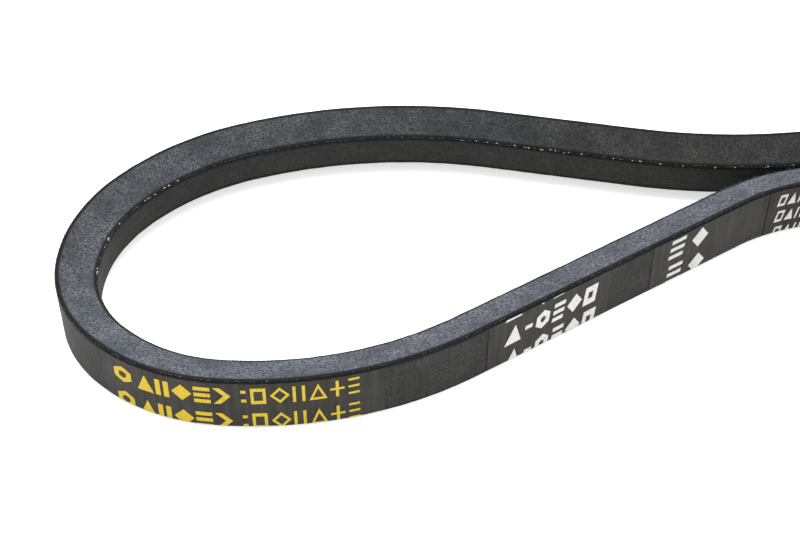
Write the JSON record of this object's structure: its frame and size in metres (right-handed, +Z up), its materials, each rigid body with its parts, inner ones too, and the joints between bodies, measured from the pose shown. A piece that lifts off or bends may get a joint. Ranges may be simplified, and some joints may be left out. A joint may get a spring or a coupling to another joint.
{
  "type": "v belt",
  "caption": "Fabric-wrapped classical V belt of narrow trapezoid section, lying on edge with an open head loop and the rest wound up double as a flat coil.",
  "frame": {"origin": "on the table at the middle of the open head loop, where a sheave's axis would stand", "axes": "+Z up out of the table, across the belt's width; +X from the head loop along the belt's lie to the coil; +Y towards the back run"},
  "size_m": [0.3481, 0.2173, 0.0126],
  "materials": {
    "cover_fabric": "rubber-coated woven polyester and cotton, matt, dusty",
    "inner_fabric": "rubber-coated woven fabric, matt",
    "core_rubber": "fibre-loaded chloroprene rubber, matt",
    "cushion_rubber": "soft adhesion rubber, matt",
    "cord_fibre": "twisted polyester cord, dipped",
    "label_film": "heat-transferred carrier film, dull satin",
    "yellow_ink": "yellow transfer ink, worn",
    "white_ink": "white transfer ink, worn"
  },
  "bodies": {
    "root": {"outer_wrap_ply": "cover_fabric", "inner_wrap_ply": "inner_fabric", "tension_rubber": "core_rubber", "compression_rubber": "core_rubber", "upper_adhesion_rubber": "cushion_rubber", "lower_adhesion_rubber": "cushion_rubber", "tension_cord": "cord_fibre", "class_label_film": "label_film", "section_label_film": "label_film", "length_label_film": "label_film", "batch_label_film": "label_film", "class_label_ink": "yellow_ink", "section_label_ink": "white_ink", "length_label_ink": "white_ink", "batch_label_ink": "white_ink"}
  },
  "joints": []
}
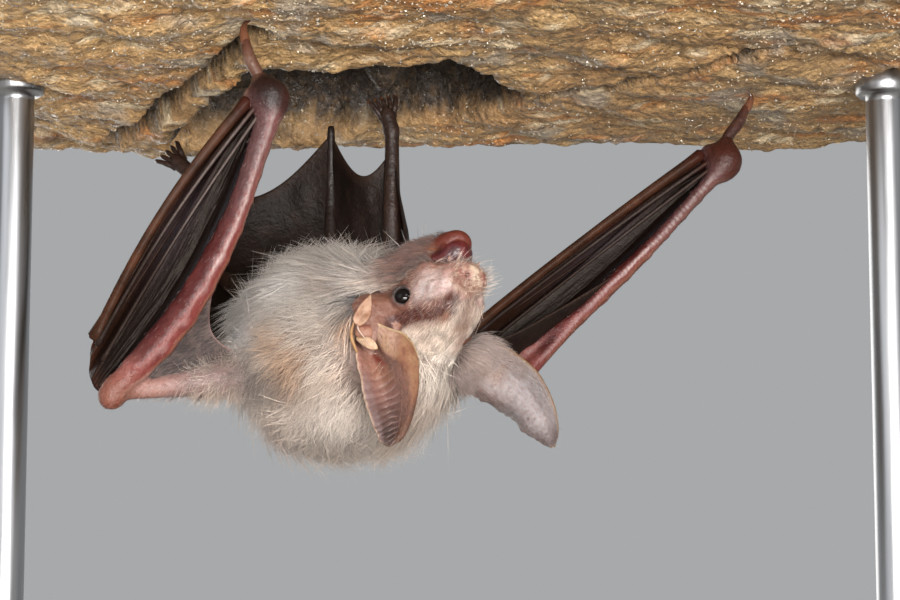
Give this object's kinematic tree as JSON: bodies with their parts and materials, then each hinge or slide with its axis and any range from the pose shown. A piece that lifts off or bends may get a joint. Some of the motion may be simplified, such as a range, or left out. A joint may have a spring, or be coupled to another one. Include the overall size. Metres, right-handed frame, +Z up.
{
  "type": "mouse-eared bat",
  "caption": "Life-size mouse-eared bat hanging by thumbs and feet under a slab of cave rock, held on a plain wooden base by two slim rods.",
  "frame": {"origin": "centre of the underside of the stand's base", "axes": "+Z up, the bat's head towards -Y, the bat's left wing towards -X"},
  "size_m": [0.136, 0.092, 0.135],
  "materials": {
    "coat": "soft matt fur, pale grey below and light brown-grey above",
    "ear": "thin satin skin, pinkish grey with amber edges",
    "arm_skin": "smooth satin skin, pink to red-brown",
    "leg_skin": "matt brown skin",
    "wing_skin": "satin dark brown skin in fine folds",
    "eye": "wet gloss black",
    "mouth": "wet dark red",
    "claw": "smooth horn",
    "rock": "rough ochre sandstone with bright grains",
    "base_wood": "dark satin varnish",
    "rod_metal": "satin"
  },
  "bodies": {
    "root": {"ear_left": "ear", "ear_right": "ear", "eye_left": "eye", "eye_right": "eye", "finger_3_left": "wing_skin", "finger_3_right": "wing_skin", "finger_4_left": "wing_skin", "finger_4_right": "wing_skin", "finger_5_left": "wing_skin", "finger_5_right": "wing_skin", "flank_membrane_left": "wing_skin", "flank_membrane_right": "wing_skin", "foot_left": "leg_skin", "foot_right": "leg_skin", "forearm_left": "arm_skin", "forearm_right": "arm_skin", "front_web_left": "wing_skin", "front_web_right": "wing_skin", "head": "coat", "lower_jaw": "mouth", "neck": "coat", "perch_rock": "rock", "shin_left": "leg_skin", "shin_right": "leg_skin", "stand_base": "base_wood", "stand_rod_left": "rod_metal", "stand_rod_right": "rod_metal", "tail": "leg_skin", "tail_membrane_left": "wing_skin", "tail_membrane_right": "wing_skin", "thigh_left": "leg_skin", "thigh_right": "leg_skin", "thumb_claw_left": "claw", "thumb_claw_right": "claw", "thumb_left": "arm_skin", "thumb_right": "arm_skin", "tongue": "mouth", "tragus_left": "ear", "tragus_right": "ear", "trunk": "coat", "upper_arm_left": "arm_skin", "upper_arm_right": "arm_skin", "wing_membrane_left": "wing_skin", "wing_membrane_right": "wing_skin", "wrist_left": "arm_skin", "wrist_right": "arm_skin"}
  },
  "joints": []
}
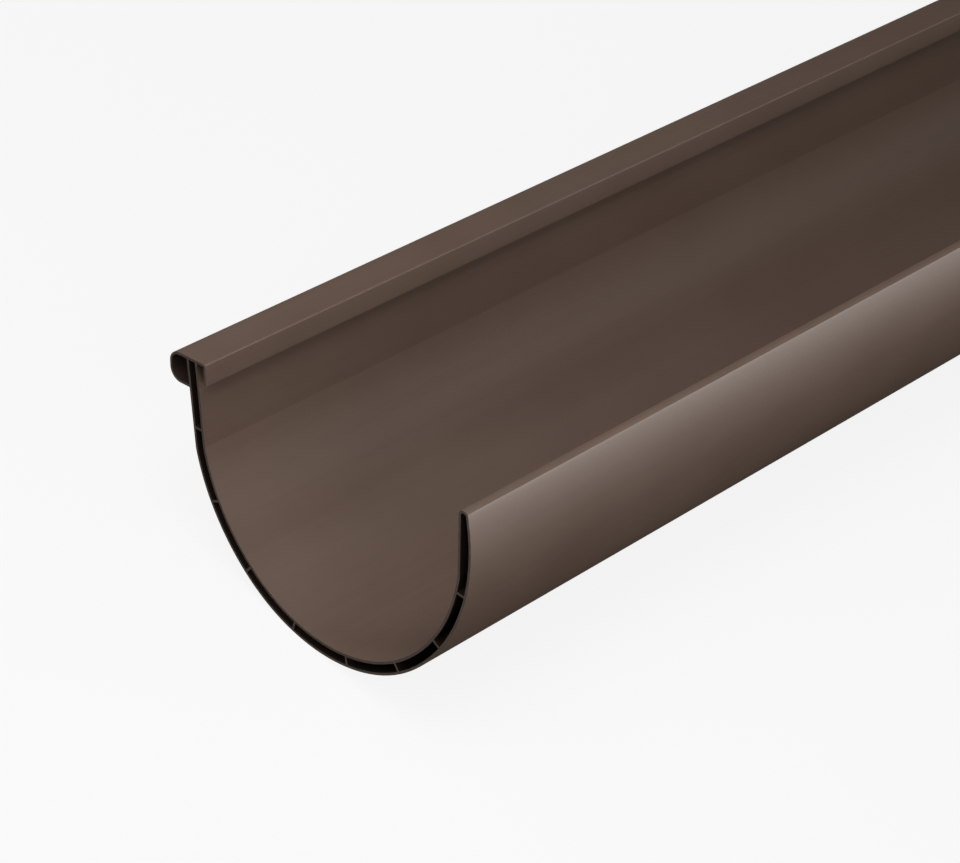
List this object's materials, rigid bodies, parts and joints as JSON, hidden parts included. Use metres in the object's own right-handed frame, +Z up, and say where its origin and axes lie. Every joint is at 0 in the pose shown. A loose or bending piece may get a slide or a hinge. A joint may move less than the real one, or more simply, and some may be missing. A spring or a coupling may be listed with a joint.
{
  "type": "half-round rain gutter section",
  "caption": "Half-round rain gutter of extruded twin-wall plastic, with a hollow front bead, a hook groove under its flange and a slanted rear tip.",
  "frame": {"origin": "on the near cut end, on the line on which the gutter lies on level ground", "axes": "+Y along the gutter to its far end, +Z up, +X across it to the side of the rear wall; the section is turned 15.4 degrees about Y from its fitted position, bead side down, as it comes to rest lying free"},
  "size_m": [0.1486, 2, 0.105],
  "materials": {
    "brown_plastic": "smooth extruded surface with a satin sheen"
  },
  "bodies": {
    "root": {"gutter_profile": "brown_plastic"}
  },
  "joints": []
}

###

* [Aim of the exercise]:
Reproduce the material above exactly; please quote every line of it.

* [Solution to this task]:
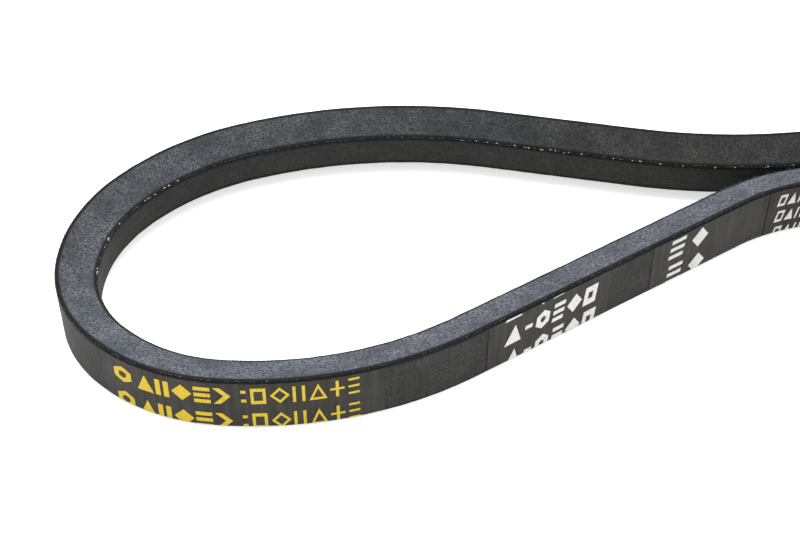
Write the JSON record of this object's structure: its frame and size in metres (right-handed, +Z up), its materials, each rigid body with its parts, inner ones too, and the joints between bodies, measured from the pose shown. A piece that lifts off or bends may get a joint. Ranges may be simplified, and some joints may be left out. A joint may get a spring or a coupling to another joint.
{
  "type": "v belt",
  "caption": "Fabric-wrapped classical V belt of narrow trapezoid section, lying on edge with an open head loop and the rest wound up double as a flat coil.",
  "frame": {"origin": "on the table at the middle of the open head loop, where a sheave's axis would stand", "axes": "+Z up out of the table, across the belt's width; +X from the head loop along the belt's lie to the coil; +Y towards the back run"},
  "size_m": [0.3481, 0.2173, 0.0126],
  "materials": {
    "cover_fabric": "rubber-coated woven polyester and cotton, matt, dusty",
    "inner_fabric": "rubber-coated woven fabric, matt",
    "core_rubber": "fibre-loaded chloroprene rubber, matt",
    "cushion_rubber": "soft adhesion rubber, matt",
    "cord_fibre": "twisted polyester cord, dipped",
    "label_film": "heat-transferred carrier film, dull satin",
    "yellow_ink": "yellow transfer ink, worn",
    "white_ink": "white transfer ink, worn"
  },
  "bodies": {
    "root": {"outer_wrap_ply": "cover_fabric", "inner_wrap_ply": "inner_fabric", "tension_rubber": "core_rubber", "compression_rubber": "core_rubber", "upper_adhesion_rubber": "cushion_rubber", "lower_adhesion_rubber": "cushion_rubber", "tension_cord": "cord_fibre", "class_label_film": "label_film", "section_label_film": "label_film", "length_label_film": "label_film", "batch_label_film": "label_film", "class_label_ink": "yellow_ink", "section_label_ink": "white_ink", "length_label_ink": "white_ink", "batch_label_ink": "white_ink"}
  },
  "joints": []
}
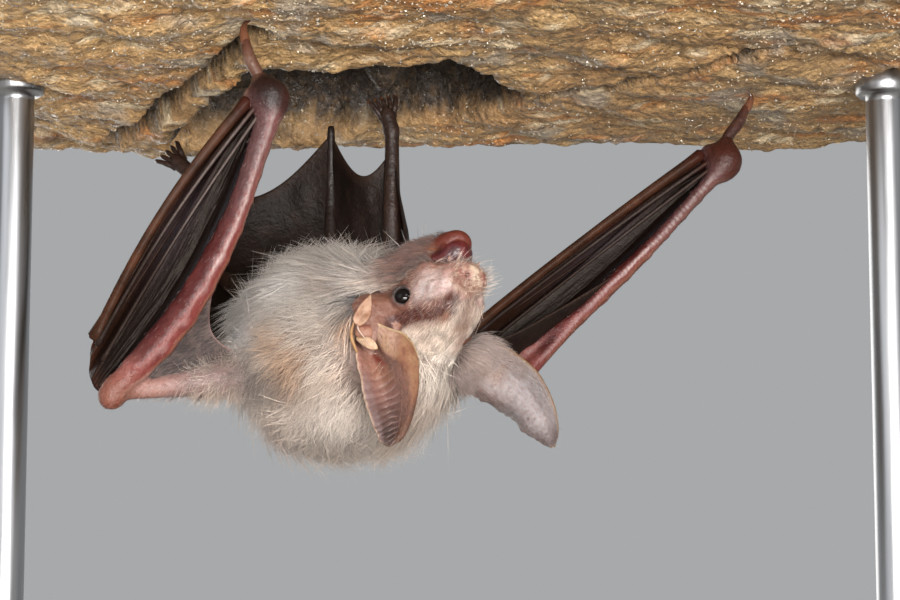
Give this object's kinematic tree as JSON: bodies with their parts and materials, then each hinge or slide with its axis and any range from the pose shown. A piece that lifts off or bends may get a joint. Some of the motion may be simplified, such as a range, or left out. A joint may have a spring, or be coupled to another one. Include the overall size. Metres, right-handed frame, +Z up.
{
  "type": "mouse-eared bat",
  "caption": "Life-size mouse-eared bat hanging by thumbs and feet under a slab of cave rock, held on a plain wooden base by two slim rods.",
  "frame": {"origin": "centre of the underside of the stand's base", "axes": "+Z up, the bat's head towards -Y, the bat's left wing towards -X"},
  "size_m": [0.136, 0.092, 0.135],
  "materials": {
    "coat": "soft matt fur, pale grey below and light brown-grey above",
    "ear": "thin satin skin, pinkish grey with amber edges",
    "arm_skin": "smooth satin skin, pink to red-brown",
    "leg_skin": "matt brown skin",
    "wing_skin": "satin dark brown skin in fine folds",
    "eye": "wet gloss black",
    "mouth": "wet dark red",
    "claw": "smooth horn",
    "rock": "rough ochre sandstone with bright grains",
    "base_wood": "dark satin varnish",
    "rod_metal": "satin"
  },
  "bodies": {
    "root": {"ear_left": "ear", "ear_right": "ear", "eye_left": "eye", "eye_right": "eye", "finger_3_left": "wing_skin", "finger_3_right": "wing_skin", "finger_4_left": "wing_skin", "finger_4_right": "wing_skin", "finger_5_left": "wing_skin", "finger_5_right": "wing_skin", "flank_membrane_left": "wing_skin", "flank_membrane_right": "wing_skin", "foot_left": "leg_skin", "foot_right": "leg_skin", "forearm_left": "arm_skin", "forearm_right": "arm_skin", "front_web_left": "wing_skin", "front_web_right": "wing_skin", "head": "coat", "lower_jaw": "mouth", "neck": "coat", "perch_rock": "rock", "shin_left": "leg_skin", "shin_right": "leg_skin", "stand_base": "base_wood", "stand_rod_left": "rod_metal", "stand_rod_right": "rod_metal", "tail": "leg_skin", "tail_membrane_left": "wing_skin", "tail_membrane_right": "wing_skin", "thigh_left": "leg_skin", "thigh_right": "leg_skin", "thumb_claw_left": "claw", "thumb_claw_right": "claw", "thumb_left": "arm_skin", "thumb_right": "arm_skin", "tongue": "mouth", "tragus_left": "ear", "tragus_right": "ear", "trunk": "coat", "upper_arm_left": "arm_skin", "upper_arm_right": "arm_skin", "wing_membrane_left": "wing_skin", "wing_membrane_right": "wing_skin", "wrist_left": "arm_skin", "wrist_right": "arm_skin"}
  },
  "joints": []
}
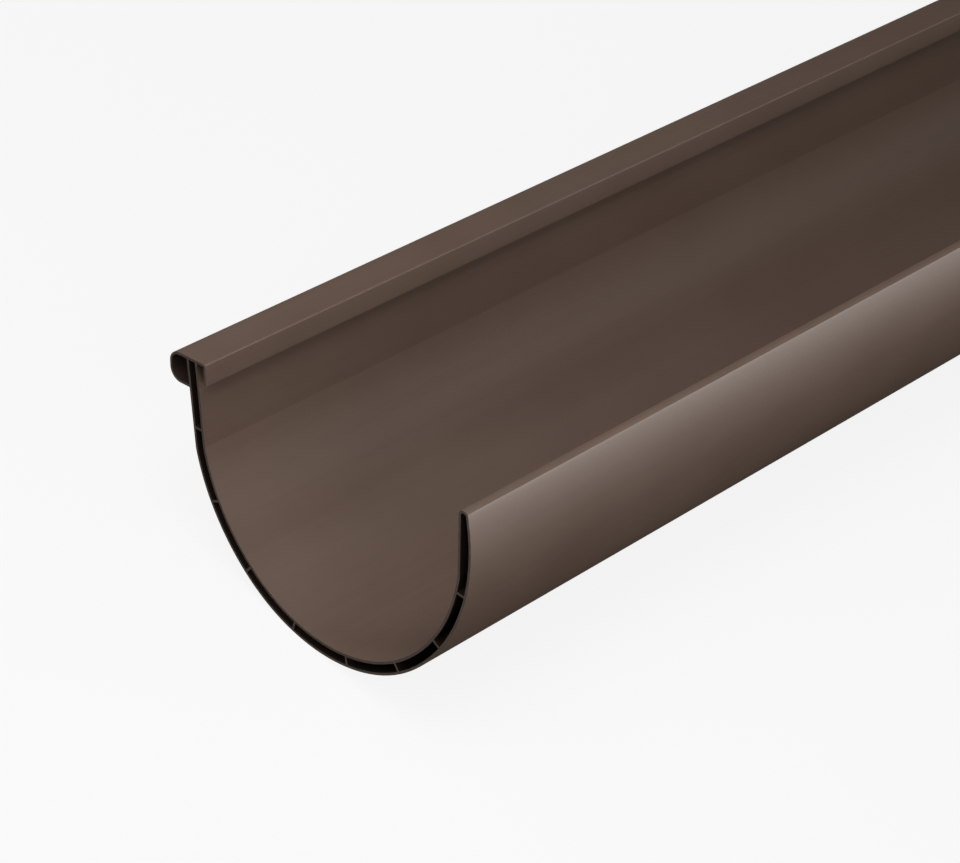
List this object's materials, rigid bodies, parts and joints as JSON, hidden parts included. Use metres in the object's own right-handed frame, +Z up, and say where its origin and axes lie. Every joint is at 0 in the pose shown. A loose or bending piece may get a slide or a hinge. A joint may move less than the real one, or more simply, and some may be missing. A spring or a coupling may be listed with a joint.
{
  "type": "half-round rain gutter section",
  "caption": "Half-round rain gutter of extruded twin-wall plastic, with a hollow front bead, a hook groove under its flange and a slanted rear tip.",
  "frame": {"origin": "on the near cut end, on the line on which the gutter lies on level ground", "axes": "+Y along the gutter to its far end, +Z up, +X across it to the side of the rear wall; the section is turned 15.4 degrees about Y from its fitted position, bead side down, as it comes to rest lying free"},
  "size_m": [0.1486, 2, 0.105],
  "materials": {
    "brown_plastic": "smooth extruded surface with a satin sheen"
  },
  "bodies": {
    "root": {"gutter_profile": "brown_plastic"}
  },
  "joints": []
}